9 thoughts on “Big Bang Theory Theory (you should have one)”

  1. Grant,

    I am glad you brought this up. I have spent many years racking my brain over why The Big Bang Theory is so successful, being an aspiring television writer, myself, it is important for me to figure out what certain shows are doing right. And getting an order for a record breaking THREE season renewal is definitely doing something right.

    What amazes me about this show is that it reaches non television lovers. My parents, who refuse to watch more than five minutes of scripted television per sitting, love this show.

    Yes, a lot of it has to do with the casting being perfect and the characters being absurd. But, at least for my family, I think a lot of their love also comes from the fact that they don’t have to try that hard to watch it. The Big Bang Theory has story arcs otherwise it wouldn’t be a show. However, the show takes note from sitcoms of day’s past. It evolves, but slowly. The story arcs are there but not completely necessary. If you miss a scene or even an episode it is not the end of the world.

    This is very different from many current sitcoms, like How I Met Your Mother, which requires its viewers to think back seasons to catch certain jokes. Or even Community, which pulls inside jokes from multiple pop culture origins that might leave some viewers feeling disoriented if they didn’t certain must-see television events.

    The Big Bang Theory makes it easy for its viewers to feel included. The jokes may be from episodes past but previous viewing isn’t required. And if the show does have jokes that require outside source material, it is usually explained.

    This is not to say that the show is simple. Clearly it is functioning on all cylinders. In theses days of binge watching, I think The Big Bang Theory understands that not everyone feels the need to know every minute detail about every character’s back story. Sometimes people just want to laugh, without having a show overtake their lives.

    1. Brittany, this is brilliant, as I somehow knew it would be, and it helps me see TBBT as an ecological adaptation takes advantage of yet another evolutionary development: the new complexity of TV. As you say, TBBT has a certain slow-pitch quality even as it dares go places where other shows have not (gone). That makes it a refuge for viewers who may feel too tested, even left behind, by the new TV even as it reaches out to audiences who are more than reading to field the weirder stuff. Fabulous. I hope you will drop by another time. Best, Grant

  2. Must it have its own theory? Can it fit as one more exemplar of the theory of the sitcom, from Mary Tyler Moore to Doby Gillis to Seinfeld to Friends, itself a formalization of the Edwardian amateur dramatic society production in the church hall. A claustrophobically bounded stage space, Home but just a tad less tedious because uninvited entrances will occur at regular intervals. A small number, always an odd number never even, of Family, not symmetrical like ours but interestingly angled. A Life snappier than our own, but on no account nobler nor more degraded. We condescend to these people even as we invest them with charisma. They are perkier, cuter, brainier, dumber, more sharply drawn than we are but strategically flawed so while we draw on their vitality every seven days we don’t have to envy them. It’s Our Town, our times, they are our traveling players but unlike Hamlet’s they never trouble us with what’s really going on.

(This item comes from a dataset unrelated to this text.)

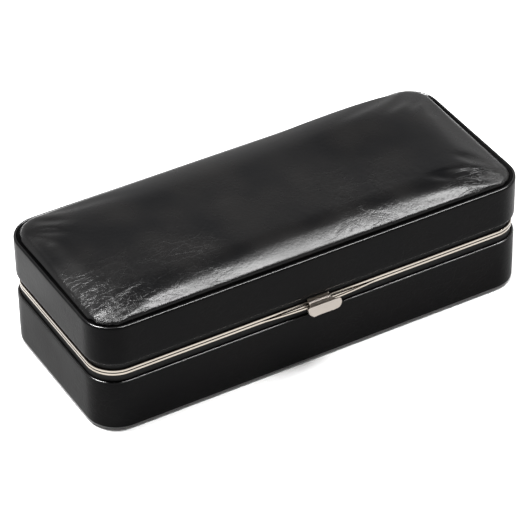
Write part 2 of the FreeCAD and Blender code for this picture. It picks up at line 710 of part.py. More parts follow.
def make_hinges():
    for word, side in (("left", "-1"), ("right", "1")):
        make_leaf(
            f"hinge_base_leaf_{word}", side, (0, 2, 4),
            (COLLAR_BACK, LOWER_LEAF_BACK), (dim("leaf_low"), dim("leaf_shoulder")),
            (f"{dim('leaf_shoulder')} - 1", dim("hinge_level")),
            leaf_rivets(
                f"base_leaf_{word}_hole", LOWER_RIVET_LEVEL, LOWER_RIVET_REACH, LOWER_LEAF_BACK, PLAY))
        make_leaf(
            f"hinge_lid_leaf_{word}", side, (1, 3),
            (LID_COLLAR_BACK, UPPER_LEAF_BACK), (dim("leaf_foot"), dim("leaf_top")),
            (dim("hinge_level"), f"{dim('leaf_foot')} + 0.5"),
            leaf_rivets(
                f"lid_leaf_{word}_hole", UPPER_RIVET_LEVEL, UPPER_RIVET_REACH, UPPER_LEAF_BACK, PLAY))
        pin = hinge_rod(f"hinge_pin_{word}_rod", dim("hinge_pin_radius"), full_span(side))
        keep(pin, f"hinge_pin_{word}")
    base_rivets = leaf_rivets(
        "base_rivet", LOWER_RIVET_LEVEL, LOWER_RIVET_REACH, LOWER_LEAF_BACK, NO_PLAY)
    keep(group("hinge_rivets_base_group", base_rivets), "hinge_rivets_base")
    lid_rivets = leaf_rivets(
        "lid_rivet", UPPER_RIVET_LEVEL, UPPER_RIVET_REACH, UPPER_LEAF_BACK, NO_PLAY)
    keep(group("hinge_rivets_lid_group", lid_rivets), "hinge_rivets_lid")


# ---- clasp -------------------------------------------------------------------------------------


def pivot_rod(name, radius, half):
    place = (f"-({half})", f"-{dim('pivot_front')}", dim("pivot_level"))
    return rod(name, (1, 0, 0), radius, f"2 * ({half})", place)


def make_clasp_bracket():
    """The fixed block under the flared lip, slotted for the spring."""
    rail_face = f"-{FRAME_BACK}"
    front = f"-{dim('bracket_front')}"
    wide = both_ways(dim("bracket_half"))
    lower = box("bracket_lower", wide, (front, f"-{COLLAR_BACK}"), (dim("bracket_low"), dim("collar_top")))
    upper = box(
        "bracket_upper", wide, (front, f"{rail_face} - 0.05"),
        (f"{dim('collar_top')} - 1", dim("flare_low")))
    solid = fuse("bracket_solid", [lower, upper])
    slot = box(
        "bracket_slot", both_ways(dim("spring_slot_half")),
        (f"{front} - 1", f"-{dim('spring_slot_back')}"), ("Dims.bracket_low - 1", "Dims.flare_low + 1"))
    bore = pivot_rod("bracket_bore", dim("pivot_bore"), f"{dim('bracket_half')} + 1")
    holes = bracket_rivets("bracket_hole", PLAY)
    keep(cut("clasp_bracket_cut", solid, [slot, bore] + holes), "clasp_bracket")


def make_clasp_fixings():
    keep(pivot_rod("clasp_pin_rod", dim("pivot_radius"), dim("pivot_pin_half")), "clasp_pin")
    keep(group("clasp_rivets_group", bracket_rivets("bracket_rivet", NO_PLAY)), "clasp_rivets")


def make_clasp_spring():
    """A torsion spring round the pin: three turns and two straight legs, of one wire."""
    radius = number(dim("spring_radius"))
    wire_radius = number(dim("spring_wire"))
    half = number(dim("spring_half"))
    length = 2 * (half - wire_radius)
    turns = 3
    coil = Part.makeHelix(length / turns, length, radius)
    profile = Part.Wire(Part.makeCircle(wire_radius, FreeCAD.Vector(radius, 0, 0), FreeCAD.Vector(0, 1, 0)))
    spring = Part.Wire(coil.Edges).makePipeShell([profile], True, True)
    leg_length = number(dim("spring_leg_top")) - number(dim("pivot_level"))
    for level, way in ((0.0, 1), (length, 1)):
        foot = FreeCAD.Vector(radius, 0, level)
        knee = Part.makeSphere(wire_radius * 1.02, foot)
        leg = Part.makeCylinder(wire_radius, leg_length, foot, FreeCAD.Vector(0, way, 0))
        spring = spring.fuse([knee, leg])
    thing = doc.addObject("Part::Feature", "clasp_spring_wire")
    thing.Shape = spring.removeSplitter()
    # The coil's axis turns to X, its starting side to +Y and its legs to +Z.
    turn = FreeCAD.Rotation(
        FreeCAD.Vector(0, 1, 0), FreeCAD.Vector(0, 0, 1), FreeCAD.Vector(1, 0, 0), "ZXY")
    place = FreeCAD.Vector(-length / 2, -number(dim("pivot_front")), number(dim("pivot_level")))
    thing.Placement = FreeCAD.Placement(place, turn)
    keep(thing, "clasp_spring")


def make_tab():
    """The leaning finger plate of the lever: round lower corners and bevelled upper ones."""
    plate = doc.addObject("Part::Box", "tab_plate")
    turn = FreeCAD.Rotation(FreeCAD.Vector(1, 0, 0), -number(dim("tab_tilt")))
    plate.Placement = FreeCAD.Placement(FreeCAD.Vector(0, 0, 0), turn)
    plate.setExpression("Length", "2 * Dims.tab_half")
    plate.setExpression("Width", dim("tab_thickness"))
    plate.setExpression("Height", dim("tab_height"))
    plate.setExpression("Placement.Base.x", "-Dims.tab_half")
    front = "-(Dims.tab_back + Dims.tab_thickness * cos(Dims.tab_tilt * 1 deg))"
    plate.setExpression("Placement.Base.y", front)
    plate.setExpression("Placement.Base.z", "Dims.tab_low + Dims.tab_thickness * sin(Dims.tab_tilt * 1 deg)")
    thickness = number(dim("tab_thickness"))
    middle = number("Dims.tab_low + Dims.tab_height / 2")

    def corner_on(way):
        return lambda edge: abs(edge.Length - thickness) < 0.01 \
            and way * (edge.BoundBox.ZMin - middle) > 0

    lower = round_edges("tab_lower_corners", plate, dim("tab_curve"), corner_on(-1))
    return round_edges("tab_upper_corners", lower, dim("tab_bevel"), corner_on(1))


def make_clasp_lever():
    """The rocking lever: nose plate, two ribs, two cheeks on the pin, and the tab."""
    front = f"-{dim('lever_front')}"
    things = [box(
        "lever_plate", both_ways(dim("cheek_outer")), (front, f"-{dim('lever_nose')}"),
        (dim("lever_low"), dim("lever_top")))]
    for word in ("inner", "outer"):
        back = dim(f"{word}_rib_back")
        things.append(box(
            f"lever_rib_{word}", both_ways(dim(f"{word}_rib_half")),
            (f"-({back} + {dim('rib_width')})", f"-{back}"), (dim("lever_low"), dim(f"{word}_rib_top"))))
    for word, span in (
            ("left", (f"-{dim('cheek_outer')}", f"-{dim('cheek_inner')}")),
            ("right", (dim("cheek_inner"), dim("cheek_outer")))):
        things.append(box(
            f"lever_cheek_{word}", span, (front, f"-{dim('cheek_back')}"),
            (dim("cheek_low"), f"{dim('lever_low')} + 0.5")))
    things.append(make_tab())
    solid = fuse("lever_solid", things)
    bore = pivot_rod("lever_bore", dim("pivot_bore"), f"{dim('cheek_outer')} + 0.5")
    keep(cut("clasp_lever_cut", solid, [bore]), "clasp_lever")


def add_keeper_section(body):
    """The keeper's section: an upright front, a slope, and a lip behind it over the strip."""
    sketch = new_sketch(body, "YZ_Plane", f"-{dim('keeper_half')}")
    front = f"-{dim('keeper_front')}"
    crest = f"-{dim('keeper_crest')}"
    face = f"-{FRAME_BACK}"
    lip = f"-{dim('keeper_lip')}"
    rear = f"-{LID_COLLAR_BACK}"
    points = [
        (front, dim("keeper_low")), (front, dim("keeper_step")), (crest, dim("strip_top")),
        (lip, dim("strip_top") + " + 0.05"), (lip, dim("keeper_top")), (rear, dim("keeper_top")),
        (rear, dim("strip_top")), (face, dim("strip_top")), (face, dim("keeper_low"))]
    corners = [FreeCAD.Vector(number(across), number(level), 0) for across, level in points]
    for index, corner in enumerate(corners):
        sketch.addGeometry(Part.LineSegment(corner, corners[(index + 1) % len(corners)]), False)
    for index, (across, level) in enumerate(points):
        sketch.addConstraint(Sketcher.Constraint(
            "Coincident", index, 2, (index + 1) % len(points), 1))
        for kind, expression, amount in (
                ("DistanceX", across, corners[index].x), ("DistanceY", level, corners[index].y)):
            place = sketch.addConstraint(Sketcher.Constraint(kind, -1, 1, index, 1, amount))
            bind(sketch, place, f"corner_{index}_{kind}", expression)
    return pad_sketch(body, sketch, f"2 * {dim('keeper_half')}")


def make_keeper():
    """The catch plate on the upper frame."""
    body = new_body("clasp_keeper")
    add_keeper_section(body)
    keep(cut("clasp_keeper_cut", body, keeper_rivets("keeper_hole", PLAY)), "clasp_keeper")
    keep(group("keeper_rivets_group", keeper_rivets("keeper_rivet", NO_PLAY)), "keeper_rivets")


# ---- assembly and export -----------------------------------------------------------------------


def check_document():
    """Stop if a feature failed or a sub-part is empty or not valid."""
    doc.recompute()
    for thing in doc.Objects:
        if "Invalid" in thing.State or "Error" in thing.State:
            raise RuntimeError(f"{thing.Label}: {thing.State}")
    for thing in nodes:
        shape = thing.Shape
        if shape.isNull() or not shape.isValid() or not shape.Solids:
            raise RuntimeError(f"{thing.Label}: the shape is not a valid solid")


def write_parts():
    os.makedirs("parts", exist_ok=True)
    for thing in nodes:
        thing.Shape.exportStep(os.path.join("parts", f"{thing.Label}.step"))
        bounds = thing.Shape.BoundBox
        print(
            f"{thing.Label:24s} solids {len(thing.Shape.Solids):2d} volume {thing.Shape.Volume:10.1f}"
            f"  x {bounds.XMin:8.2f} {bounds.XMax:8.2f}  y {bounds.YMin:7.2f} {bounds.YMax:7.2f}"
            f"  z {bounds.ZMin:6.2f} {bounds.ZMax:6.2f}")


make_base_felt()
make_base_board()
make_base_walls()
make_base_leather()
make_base_collar()
make_lower_frame()
make_lower_frame_nails()
make_base_lining()
make_floor_pad()
make_dividers()
make_watch_pillows()
make_lid_walls()
make_lid_board()
make_lid_leather()
make_lid_foam()
make_lid_cushion()
make_lid_collar()
make_upper_frame()
make_upper_frame_nails()
make_lid_lining()
make_lid_inner_pad()
make_hinges()
make_clasp_bracket()
make_clasp_fixings()
make_clasp_spring()
make_clasp_lever()
make_keeper()
check_document()
write_parts()
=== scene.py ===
import json
import math

import bmesh
import bpy
import numpy as np
from mathutils import Matrix, Vector, noise


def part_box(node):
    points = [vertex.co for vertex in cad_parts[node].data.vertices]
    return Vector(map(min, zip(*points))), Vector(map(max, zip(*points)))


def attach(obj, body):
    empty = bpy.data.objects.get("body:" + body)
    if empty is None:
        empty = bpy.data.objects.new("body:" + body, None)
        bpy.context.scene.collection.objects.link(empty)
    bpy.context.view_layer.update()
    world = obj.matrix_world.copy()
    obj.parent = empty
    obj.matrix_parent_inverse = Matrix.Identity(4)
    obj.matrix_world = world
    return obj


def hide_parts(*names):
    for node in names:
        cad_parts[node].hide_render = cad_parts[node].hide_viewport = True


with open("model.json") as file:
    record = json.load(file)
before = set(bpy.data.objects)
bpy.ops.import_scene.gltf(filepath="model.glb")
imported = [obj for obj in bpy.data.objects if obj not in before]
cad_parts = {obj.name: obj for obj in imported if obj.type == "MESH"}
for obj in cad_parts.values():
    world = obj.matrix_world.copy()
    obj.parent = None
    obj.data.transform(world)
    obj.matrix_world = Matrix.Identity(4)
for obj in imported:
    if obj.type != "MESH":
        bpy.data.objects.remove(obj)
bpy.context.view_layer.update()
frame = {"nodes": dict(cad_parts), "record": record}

MM = 0.001
CORNER_RADIUS = 21 * MM
MIDDLE_STRIP = 4 * MM
CASE_HALF_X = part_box("base_leather")[1].x
CASE_HALF_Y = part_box("base_leather")[1].y

# ---- camera --------------------------------------------------------------------------------------

VIEW_AZIMUTH = math.radians(-29.378)
VIEW_ELEVATION = math.radians(37.191)
VIEW_ROLL = math.radians(-1.083)
VIEW_DISTANCE = 1.9139
VIEW_LENS = 200.5
VIEW_SIDE_STEP = -2.68 * MM
VIEW_RISE = 24.73 * MM


def make_camera():
    """A long lens from the front left, above the case."""
    level = math.cos(VIEW_ELEVATION)
    back = Vector((
        math.sin(VIEW_AZIMUTH) * level, -math.cos(VIEW_AZIMUTH) * level, math.sin(VIEW_ELEVATION)))
    right = Vector((math.cos(VIEW_AZIMUTH), math.sin(VIEW_AZIMUTH), 0))
    up = back.cross(right)
    turned_right = math.cos(VIEW_ROLL) * right + math.sin(VIEW_ROLL) * up
    turned_up = -math.sin(VIEW_ROLL) * right + math.cos(VIEW_ROLL) * up
    data = bpy.data.cameras.new("camera")
    data.lens = VIEW_LENS
    data.sensor_width = 36
    data.clip_start = 0.05
    data.clip_end = 50
    camera = bpy.data.objects.new("camera", data)
    turn = Matrix((turned_right, turned_up, back)).transposed().to_4x4()
    place = VIEW_SIDE_STEP * turned_right + VIEW_RISE * turned_up + VIEW_DISTANCE * back
    camera.matrix_world = Matrix.Translation(place) @ turn
    bpy.context.scene.collection.objects.link(camera)
    bpy.context.scene.camera = camera


# ---- studio --------------------------------------------------------------------------------------

SURROUND_FADE = {"From Min": 0.38, "From Max": 0.72, "To Min": 0.7, "To Max": 0.03}
LIGHT_AIM = Vector((0, 0, 50 * MM))
FLOOR_REACH = 4.0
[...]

    1. John, thanks! But I can’t help feeling it is different. And my test for this sort of thing is to imagine whether the pitch for the show would have worked in the 60s or the 70s or even the 90s. “Look” says the would-be show-runner, “It’s going to be a show about people who are really pretty disagreeable…because they have no social skills to speak off and can be relied to offend just about everyone. Because they all have a neurological disorder. What? Yes, it’s a comedy!” Best, Grant

  3. Several things I love about bbt:
    The characters all have significant vulnerabilities we can all relate to — and they all help each other through their vulnerabilities. Some are more self aware about their issues and of course Sheldon is completely unaware.
    I also think the casting of “secondary” characters is particularly brilliant– Mrs Wolowitz! Mrs Cooper, dr hofstader (christine baranski), bob Newhart, amy Farrah fowler, Bernadette, kripki, the comic store owner, kutrapali’s parents, and on and on!

  4. OK – coming to this late – but I came to the show late too.

    I think there’s a lot in all the things posted already – some great writing by Lorre; quality performance by Jim Parsons and others; the ecological niche in a more complex world; the sheer power of the sitcom form…

    However, I think the centre of the show is in this comment by you, Grant:

    This is a moment when we have seen the cultural center of gravity move from heroic males to brainy ones, from creatures of mastery to creatures who are effective and influential in spite of (and some times because of) their social disabilities and eccentricities. Sheldon Cooper may speak to some of the puzzles in our midst.

    1) Cooper’s struggles with the “illogic” of the world mirror our own. Social certainties have broken down, so we’re more often Cooper than we were… but at the same time, we struggle with the “technology” world – and he struggles with the “normal” world – a distorted mirror.

    2) The ongoing rise of the “geek” – Cooper is our Zuckerberg proxy… that’s the world, as you note, we are grappling with. We’ve been talking it about signs of it before TBBT came along – and then here is TBBT.

    3) Atomisation and segregation – let’s compare it to friends for a minute. There are many more moments where people are alone – and the guys and the girls live in separate places. I think there’s more here than meets the eye. I think there’s a new reality settling out, a new awkwardness?